En dévaluant le yen pour relancer les exportations, le Premier ministre japonais a provoqué des répercussions sur l’ensemble de l'économie mondiale.
Shinzo Abe, le Premier ministre japonais, a en effet réussi ce qu'aucun dirigeant politique n'était parvenu à faire depuis le déclenchement de la grande crise japonaise, au début des années 90 : mettre au pas la Banque Centrale du Japon. Cette remise au pas a consisté à remplacer le président de la Banque du Japon, Masaaki Shirakawa, jugé trop mou, par Haruhiko Kuroda, défenseur d’une politique monétaire accommodante.
Shinzo Abe a ainsi détruit le mythe de l’indépendance des Banques Centrales, qu’elles avaient mis tant de soin à entretenir. Car sur le papier, toutes les Banques Centrales sont indépendantes du pouvoir politique, à ceci près qu’elles obtempèrent toutes à la demande des Etats-Unis de racheter des tombereaux de titres de dettes publiques américaines.
Ce ne sera plus le cas de la Banque du Japon qui obéira plutôt aux injections du gouvernement japonais que de celles du gouvernement américain. À l’avenir, elle devra acheter en quantité illimitée les titres de dette émis par le Trésor nippon.
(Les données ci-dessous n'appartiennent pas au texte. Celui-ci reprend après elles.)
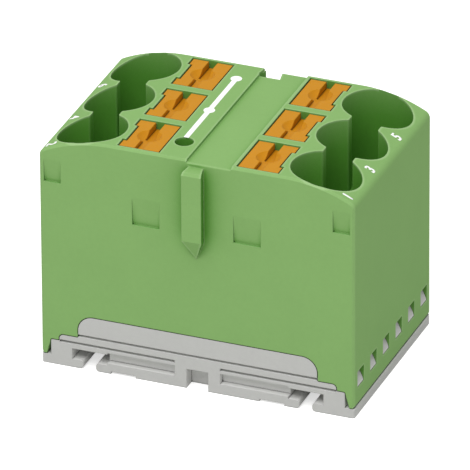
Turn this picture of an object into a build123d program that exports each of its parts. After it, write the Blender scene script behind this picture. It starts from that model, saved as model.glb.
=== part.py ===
from build123d import *
from math import acos, degrees
import os

# Six-way push-in power distribution block: moulded housing, snap-in base, and a button,
# clamp cage and leaf spring for each of its six conductors, all fed by one current bar.
# X runs along the block, Y from the ribbed face to the grooved one, Z up from the underside.
# All sizes are in millimetres.

os.makedirs("parts", exist_ok=True)

# Rows of clamps, with the numbers of those on the +X and on the -X side
right_numbers = (1, 3, 5)
left_numbers = (2, 4, 6)
pitch = 10.2

# Housing, outside
block_length = 47.7
total_height = 36.6
crown_flat = 13.5
crown_radius = 21.5
end_rounding = 1.2
edge_chamfer = 0.3

# Shallow band across the top
band_left = -1.45
band_width = 6.75
band_recess = 0.42
band_rounding = 0.2

# Housing, walls
end_wall = 1.32
face_wall = 0.8
row_wall = 1.6
cell_start = 5.6
roof_thickness = 2.5

# Conductor funnels, and the slot that joins them
funnel_place = 17.7
funnel_length = 10.2
funnel_width = 9.7
funnel_depth = 11.6
funnel_slot = 4.4
cusp_rounding = 0.3
cone_depth = 1.6
cone_radius = 4.6
conductor_hole_radius = 2.6

# Test hole in the first row
test_hole_place = -3.75
test_hole_radius = 1.37

# Joining rib, and the groove in the opposite face for the next block's rib
rib_front_width = 3.0
rib_root_width = 2.2
rib_depth = 1.95
rib_drop = 0.95
rib_slope = 0.2
rib_chamfer = 0.4
rib_length = 14.6
rib_taper = 3.6
groove_clearance = 0.15
groove_extra_length = 0.6

# Shallow recesses in both long faces, deepest at their lower edge
recess_depth = 0.4
high_recess_start = 20.6
high_recess_width = 2.57
high_recess_bottom = 29.2
high_recess_height = 3.55
low_recess_start = 5.6
low_recess_width = 4.15
low_recess_bottom = 24.7
low_recess_height = 4.3

# Latch windows in both end walls, two to a row
window_width = 2.5
window_height = 2.55
window_bottom = 4.35

# Push-buttons
button_place = 9.0
button_width = 6.1
button_length = 8.4
button_recess = 0.1
button_gap = 0.18
button_travel = 2.4
button_chamfer = 0.06
stop_clearance = 0.1
relief_depth = 0.5
relief_length = 4.7
blade_slot_width = 1.35
blade_slot_front_depth = 0.6
blade_slot_back_depth = 1.05
dimple_radius = 1.8
dimple_depth = 0.85
stem_offset = 0.8
stem_width = 3.6
stem_length = 6.4
stem_rounding = 0.8
barb_overhang = 0.6
barb_height = 1.5

# Base, seen from the front: a foot, a strip on it and a tab that fills the housing's arch
plate_thickness = 1.45
plate_rounding = 0.4
seat_gap = 0.12
base_gap = 0.12
foot_height = 3.9
strip_height = 1.0
strip_inset = 1.3
strip_rounding = 0.6
tab_height = 8.45
tab_inset = 2.9
tab_wall = 1.3
tab_rounding = 2.3
corner_rounding = 0.2
hollow_headroom = 0.75
leg_chamfer_width = 0.57
leg_chamfer_height = 2.0
leg_bevel = 0.3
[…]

Car elle a désormais pour mission de réinjecter une dose d'inflation dans une économie languissante, minée par une dette publique qui culmine à 240 % du produit intérieur brut.
L'objectif de l'opération est limpide : ranimer la croissance en faisant baisser le yen pour regonfler les profits des entreprises, laminés par deux décennies de déflation. Pour l'instant, la nouvelle stratégie de Shinzo Abe semble réussir : depuis janvier, le yen a perdu plus de 20 % de sa valeur par rapport au dollar et à l'euro et la Bourse de Tokyo s'emballe. C’est ce qui scandalise Ken Courtis, ancien vice-président de Goldman Sachs-Asie, qui estime que « pour les pays concurrents du Japon, c'est une véritable déclaration de guerre, un Pearl Harbor monétaire ».
La dépréciation du yen rebat en effet les cartes au niveau mondial dans les secteurs de l'automobile et du high-tech : les exportateurs japonais dont les parts de marché ont fortement diminué au cours de la décennie passée, n'attendaient que cela pour regonfler leurs carnets de commande et leurs profits, puisque la baisse de 1 % du yen par rapport au dollar générerait 2,7 milliards de dollars de profits supplémentaires pour les trente plus gros exportateurs nippons.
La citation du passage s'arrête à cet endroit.